The Energy Department plans to update a Nuclear Regulatory Commission licensing board on the timeline this week. An Energy Department official, speaking on condition of anonymity so as not to interfere with the licensing process, disclosed the timeline.

Under NRC rules, the Energy Department cannot submit its license application to build the nuclear waste repository until it publicly releases background documents for the application.

DOE must certify, six months before submitting the license application, that relevant documents have been disclosed through Web-based Licensing Support Network, which can be seen by the public at http://www.lsnnet.gov.

Under the updated timeline, the certification would not happen until September or later, the official said. That would make March 2006 the earliest date DOE could submit its license application.

DOE had hoped to submit the license application in December, and it certified in June 2004 that it had made the background documents available as required. That certification was rejected as inadequate by an NRC board.

After that setback, DOE said it would aim for this December. That date has slipped as well.

The Energy Department official said no new date has been set. The official said the department's priority is to ensure that this time, the certification passes muster.

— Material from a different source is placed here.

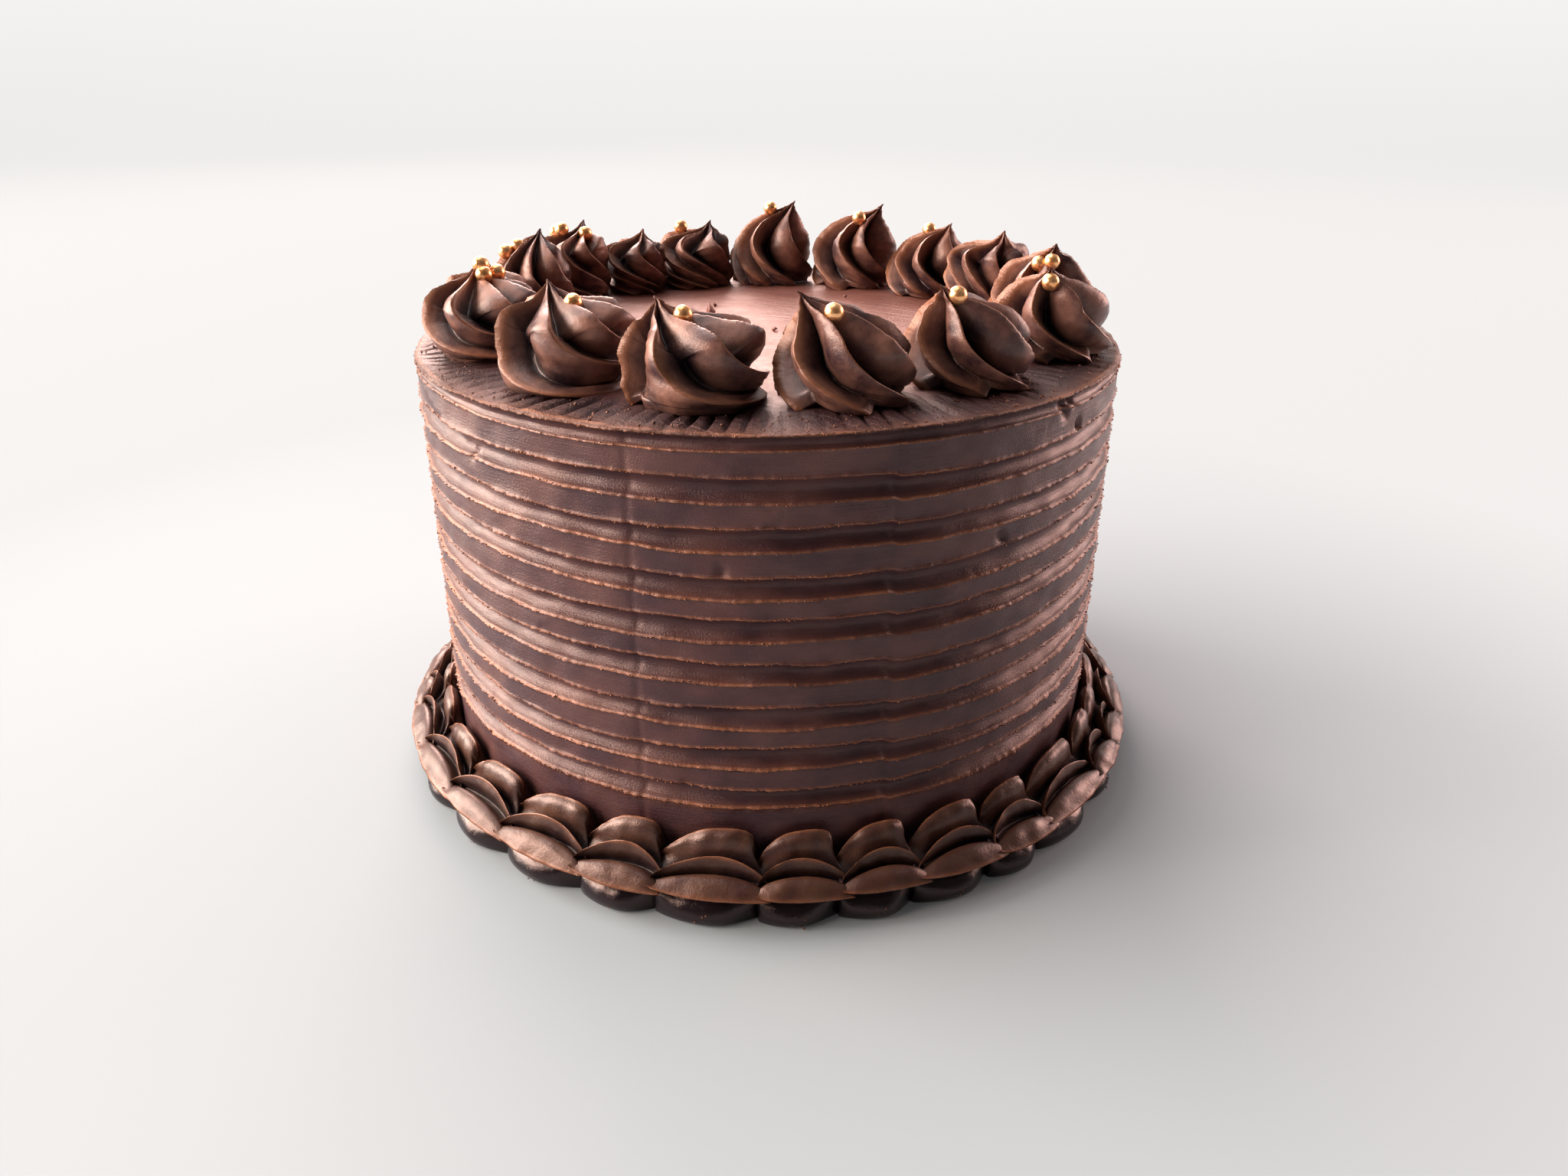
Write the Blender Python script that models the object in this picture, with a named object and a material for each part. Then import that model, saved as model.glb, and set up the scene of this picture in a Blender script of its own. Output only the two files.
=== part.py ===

The official said the Energy Department has completed 85 percent to 90 percent of the work of entering the millions of relevant documents into the Licensing Support Network.

Yucca Mountain, planned for 90 miles northwest of Las Vegas, has been beset by several problems, including an appeals court's rejection last year of the government's proposed radiation safety standard for the repository. This spring, internal e-mails became known suggesting government workers had falsified data.